▶ **Information supplied**:
——————————
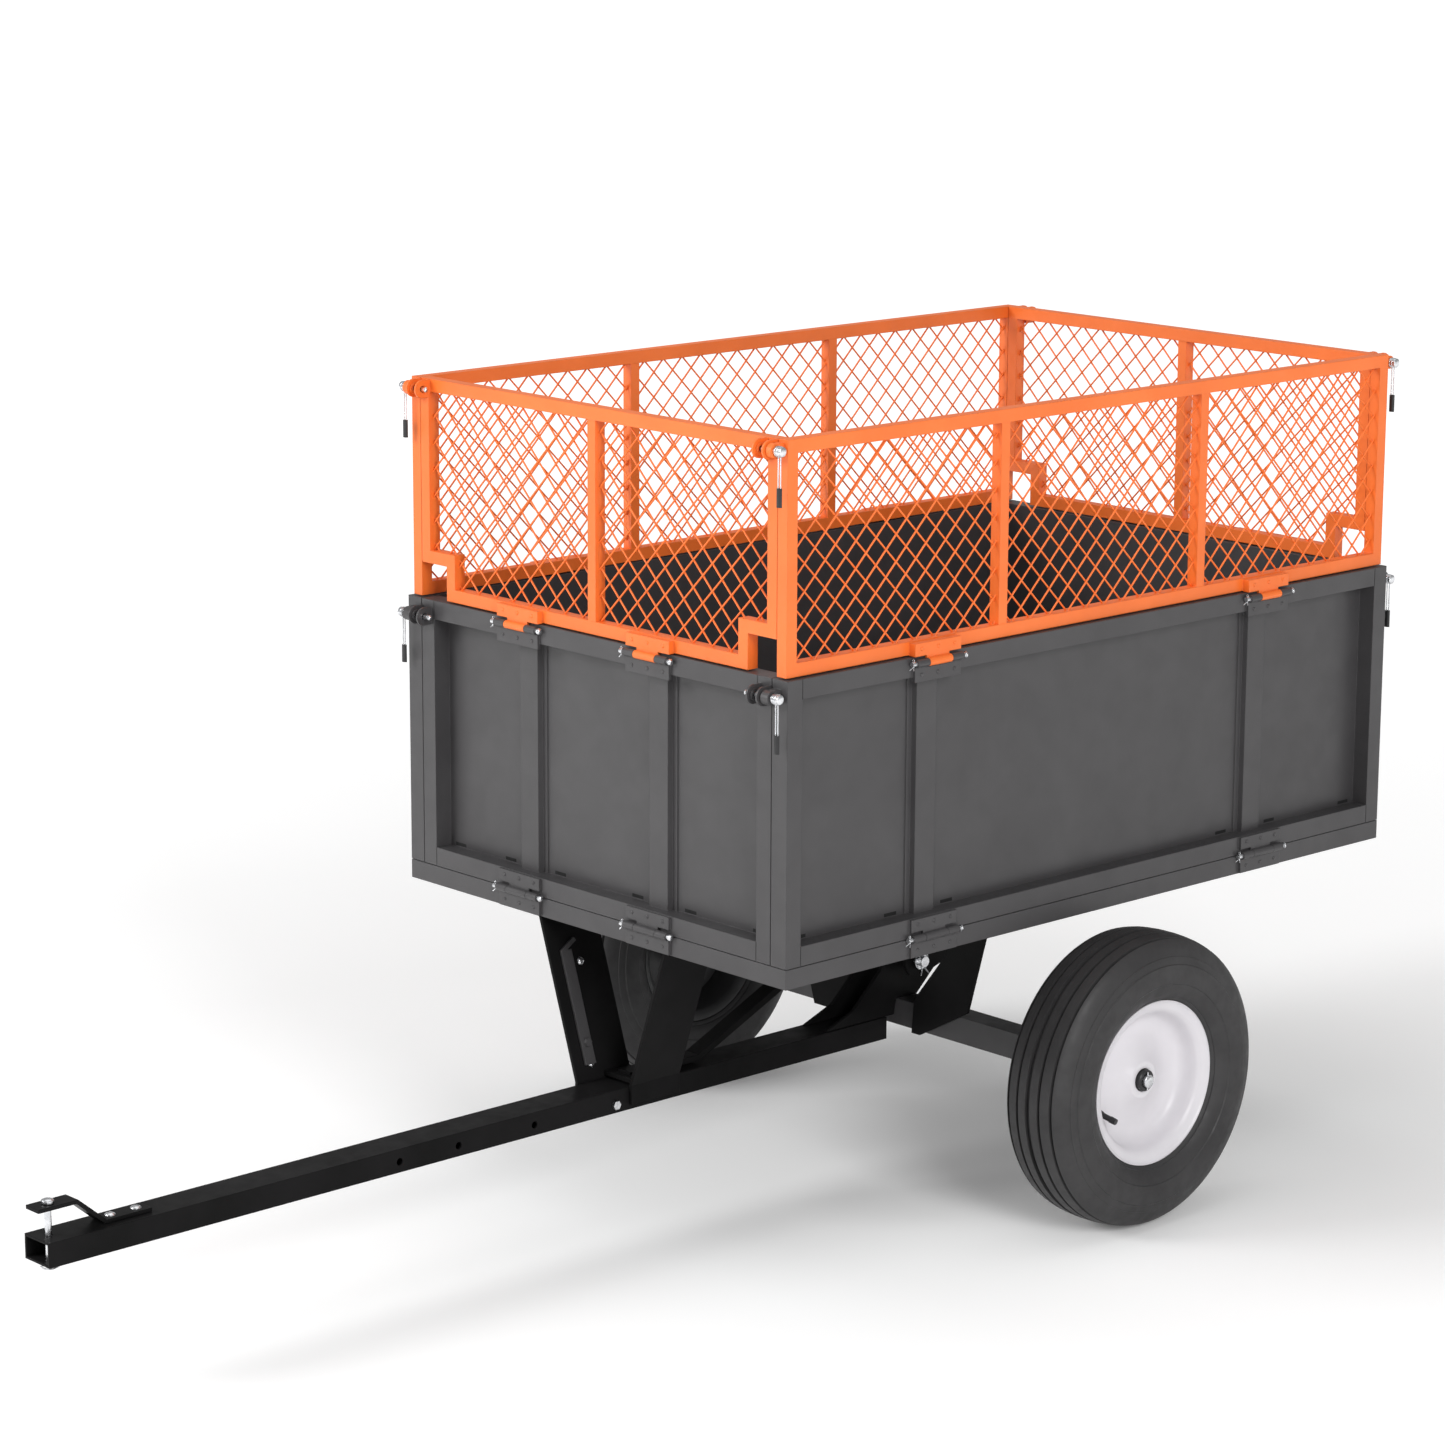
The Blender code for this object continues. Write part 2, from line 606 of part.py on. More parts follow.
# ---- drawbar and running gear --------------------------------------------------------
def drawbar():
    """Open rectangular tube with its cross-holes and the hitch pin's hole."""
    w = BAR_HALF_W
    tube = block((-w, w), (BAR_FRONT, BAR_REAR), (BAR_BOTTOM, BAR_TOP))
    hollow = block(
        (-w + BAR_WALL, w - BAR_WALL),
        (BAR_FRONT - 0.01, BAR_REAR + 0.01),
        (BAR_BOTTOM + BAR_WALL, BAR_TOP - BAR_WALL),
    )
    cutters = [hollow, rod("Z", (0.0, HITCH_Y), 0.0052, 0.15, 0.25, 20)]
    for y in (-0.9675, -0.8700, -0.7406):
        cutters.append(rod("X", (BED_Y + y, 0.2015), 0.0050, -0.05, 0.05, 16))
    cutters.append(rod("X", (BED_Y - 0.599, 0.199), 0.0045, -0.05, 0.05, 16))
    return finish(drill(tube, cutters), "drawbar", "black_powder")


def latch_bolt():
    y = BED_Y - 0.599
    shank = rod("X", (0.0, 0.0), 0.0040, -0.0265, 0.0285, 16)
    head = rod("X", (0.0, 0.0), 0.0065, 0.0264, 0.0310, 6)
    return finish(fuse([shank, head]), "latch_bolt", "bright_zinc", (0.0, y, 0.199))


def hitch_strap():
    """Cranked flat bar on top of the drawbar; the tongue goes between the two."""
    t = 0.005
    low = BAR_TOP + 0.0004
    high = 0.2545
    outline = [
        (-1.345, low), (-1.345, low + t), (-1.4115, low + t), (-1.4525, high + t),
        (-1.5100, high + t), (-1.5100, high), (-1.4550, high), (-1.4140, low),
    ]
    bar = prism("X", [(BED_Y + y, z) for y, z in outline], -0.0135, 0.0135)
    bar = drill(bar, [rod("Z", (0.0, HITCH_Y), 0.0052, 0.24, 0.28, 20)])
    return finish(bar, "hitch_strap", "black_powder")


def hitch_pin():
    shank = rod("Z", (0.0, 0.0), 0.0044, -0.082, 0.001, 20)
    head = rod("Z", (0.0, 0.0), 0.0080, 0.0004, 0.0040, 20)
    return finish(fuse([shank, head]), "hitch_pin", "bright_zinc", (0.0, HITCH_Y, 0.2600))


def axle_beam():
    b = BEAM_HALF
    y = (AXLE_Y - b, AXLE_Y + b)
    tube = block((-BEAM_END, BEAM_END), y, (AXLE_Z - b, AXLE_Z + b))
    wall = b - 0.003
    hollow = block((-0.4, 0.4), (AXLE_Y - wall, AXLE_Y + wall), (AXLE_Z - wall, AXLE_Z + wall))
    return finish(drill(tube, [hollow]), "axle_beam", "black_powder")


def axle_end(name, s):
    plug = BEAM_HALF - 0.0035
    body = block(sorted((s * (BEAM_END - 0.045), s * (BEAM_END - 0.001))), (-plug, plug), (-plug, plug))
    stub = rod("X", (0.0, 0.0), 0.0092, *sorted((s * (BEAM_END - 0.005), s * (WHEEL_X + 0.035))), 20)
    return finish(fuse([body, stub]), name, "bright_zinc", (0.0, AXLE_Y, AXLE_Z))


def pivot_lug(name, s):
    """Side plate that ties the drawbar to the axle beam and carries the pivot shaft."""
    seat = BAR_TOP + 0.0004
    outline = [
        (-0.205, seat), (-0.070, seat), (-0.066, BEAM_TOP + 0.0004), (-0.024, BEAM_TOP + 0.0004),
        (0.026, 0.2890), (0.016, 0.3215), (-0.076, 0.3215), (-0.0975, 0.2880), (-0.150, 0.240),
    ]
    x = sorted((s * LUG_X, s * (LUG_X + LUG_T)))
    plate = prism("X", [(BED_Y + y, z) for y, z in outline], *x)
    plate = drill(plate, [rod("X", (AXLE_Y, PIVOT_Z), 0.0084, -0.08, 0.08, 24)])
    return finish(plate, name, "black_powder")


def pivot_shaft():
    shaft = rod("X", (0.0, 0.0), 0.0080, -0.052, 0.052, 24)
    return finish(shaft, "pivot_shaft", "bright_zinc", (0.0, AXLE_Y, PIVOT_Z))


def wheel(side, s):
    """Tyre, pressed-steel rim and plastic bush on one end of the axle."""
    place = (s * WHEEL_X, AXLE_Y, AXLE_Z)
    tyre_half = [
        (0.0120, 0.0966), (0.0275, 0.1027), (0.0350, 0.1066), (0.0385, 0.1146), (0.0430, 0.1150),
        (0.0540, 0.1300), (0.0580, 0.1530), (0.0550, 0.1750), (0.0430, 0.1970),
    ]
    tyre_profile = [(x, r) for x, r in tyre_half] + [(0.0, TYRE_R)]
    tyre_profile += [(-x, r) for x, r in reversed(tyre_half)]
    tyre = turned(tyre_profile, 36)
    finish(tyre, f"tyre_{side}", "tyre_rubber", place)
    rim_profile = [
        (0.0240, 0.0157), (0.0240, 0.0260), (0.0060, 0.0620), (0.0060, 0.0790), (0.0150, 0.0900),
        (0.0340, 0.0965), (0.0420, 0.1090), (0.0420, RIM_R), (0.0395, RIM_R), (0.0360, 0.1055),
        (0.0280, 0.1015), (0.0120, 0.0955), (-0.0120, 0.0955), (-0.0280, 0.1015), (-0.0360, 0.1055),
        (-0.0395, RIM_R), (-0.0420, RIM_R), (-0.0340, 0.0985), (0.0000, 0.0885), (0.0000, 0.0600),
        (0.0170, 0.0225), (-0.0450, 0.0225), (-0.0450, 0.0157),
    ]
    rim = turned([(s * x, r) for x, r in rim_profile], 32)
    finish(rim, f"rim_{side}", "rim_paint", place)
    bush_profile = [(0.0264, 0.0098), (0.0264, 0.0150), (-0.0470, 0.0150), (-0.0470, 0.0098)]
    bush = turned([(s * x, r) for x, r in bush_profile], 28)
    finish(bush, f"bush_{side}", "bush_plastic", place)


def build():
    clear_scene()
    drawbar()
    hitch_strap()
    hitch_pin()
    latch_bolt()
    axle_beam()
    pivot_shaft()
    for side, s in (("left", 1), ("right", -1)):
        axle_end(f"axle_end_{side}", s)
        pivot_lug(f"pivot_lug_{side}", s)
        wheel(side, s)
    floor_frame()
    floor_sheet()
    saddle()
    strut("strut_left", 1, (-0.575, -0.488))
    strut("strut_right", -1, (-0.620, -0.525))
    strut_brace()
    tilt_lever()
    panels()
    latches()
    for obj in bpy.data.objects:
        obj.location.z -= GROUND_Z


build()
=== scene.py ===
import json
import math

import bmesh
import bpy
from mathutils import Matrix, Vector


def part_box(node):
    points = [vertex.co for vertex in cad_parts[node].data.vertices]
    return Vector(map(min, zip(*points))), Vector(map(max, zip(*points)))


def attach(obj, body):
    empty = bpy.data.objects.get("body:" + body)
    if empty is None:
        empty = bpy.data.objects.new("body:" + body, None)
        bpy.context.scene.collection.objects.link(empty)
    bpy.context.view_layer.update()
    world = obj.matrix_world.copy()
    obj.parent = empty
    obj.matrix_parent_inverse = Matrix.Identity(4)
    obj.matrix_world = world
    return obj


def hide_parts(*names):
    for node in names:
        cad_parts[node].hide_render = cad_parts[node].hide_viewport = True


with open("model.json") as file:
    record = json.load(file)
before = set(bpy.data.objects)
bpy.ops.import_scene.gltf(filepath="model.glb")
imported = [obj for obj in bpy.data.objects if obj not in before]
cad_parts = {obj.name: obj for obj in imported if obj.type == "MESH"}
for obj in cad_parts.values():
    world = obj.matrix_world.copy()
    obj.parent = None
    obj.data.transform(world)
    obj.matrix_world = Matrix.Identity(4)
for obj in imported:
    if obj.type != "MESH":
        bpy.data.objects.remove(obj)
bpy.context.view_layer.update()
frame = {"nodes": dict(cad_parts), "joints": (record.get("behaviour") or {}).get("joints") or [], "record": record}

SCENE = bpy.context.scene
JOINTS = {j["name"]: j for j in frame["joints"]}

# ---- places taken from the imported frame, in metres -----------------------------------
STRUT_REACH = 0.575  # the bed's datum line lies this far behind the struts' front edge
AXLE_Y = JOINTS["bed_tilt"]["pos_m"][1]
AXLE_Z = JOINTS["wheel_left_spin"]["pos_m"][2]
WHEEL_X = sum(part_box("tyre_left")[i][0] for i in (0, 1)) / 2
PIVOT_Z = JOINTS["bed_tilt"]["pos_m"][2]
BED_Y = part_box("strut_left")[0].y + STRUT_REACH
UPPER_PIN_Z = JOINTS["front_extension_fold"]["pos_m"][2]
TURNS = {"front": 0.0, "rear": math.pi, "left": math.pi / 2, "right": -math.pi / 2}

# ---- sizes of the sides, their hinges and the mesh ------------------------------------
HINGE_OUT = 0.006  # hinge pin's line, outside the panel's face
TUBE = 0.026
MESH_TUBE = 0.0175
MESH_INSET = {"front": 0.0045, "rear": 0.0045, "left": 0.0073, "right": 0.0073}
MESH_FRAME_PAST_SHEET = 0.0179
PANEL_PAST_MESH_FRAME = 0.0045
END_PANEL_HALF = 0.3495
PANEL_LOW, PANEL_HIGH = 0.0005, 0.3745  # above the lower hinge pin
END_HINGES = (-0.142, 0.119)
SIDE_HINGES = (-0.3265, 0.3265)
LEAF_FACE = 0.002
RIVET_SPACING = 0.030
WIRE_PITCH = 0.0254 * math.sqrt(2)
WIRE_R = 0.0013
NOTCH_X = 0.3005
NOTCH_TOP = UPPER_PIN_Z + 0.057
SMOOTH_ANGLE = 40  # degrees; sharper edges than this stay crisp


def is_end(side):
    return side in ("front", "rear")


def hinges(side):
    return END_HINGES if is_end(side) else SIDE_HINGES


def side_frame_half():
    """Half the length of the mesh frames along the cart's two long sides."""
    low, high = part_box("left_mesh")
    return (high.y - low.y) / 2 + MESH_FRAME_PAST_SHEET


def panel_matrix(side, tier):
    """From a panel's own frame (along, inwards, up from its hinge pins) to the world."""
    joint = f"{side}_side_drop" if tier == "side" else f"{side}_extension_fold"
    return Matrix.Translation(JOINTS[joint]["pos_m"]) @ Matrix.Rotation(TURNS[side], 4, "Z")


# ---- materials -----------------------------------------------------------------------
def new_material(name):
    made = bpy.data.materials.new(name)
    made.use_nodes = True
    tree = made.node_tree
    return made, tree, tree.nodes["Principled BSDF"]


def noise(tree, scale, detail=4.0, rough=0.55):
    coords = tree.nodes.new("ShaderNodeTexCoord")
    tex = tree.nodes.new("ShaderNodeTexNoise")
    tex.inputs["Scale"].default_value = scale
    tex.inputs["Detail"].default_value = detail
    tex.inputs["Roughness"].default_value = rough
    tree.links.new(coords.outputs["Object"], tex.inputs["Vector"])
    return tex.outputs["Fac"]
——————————
▶ **Short exercise**:
Scan the material above for the string "None" and return the lines that hold it.

▶ **The result**:
    if empty is None:
        empty = bpy.data.objects.new("body:" + body, None)
    obj.parent = None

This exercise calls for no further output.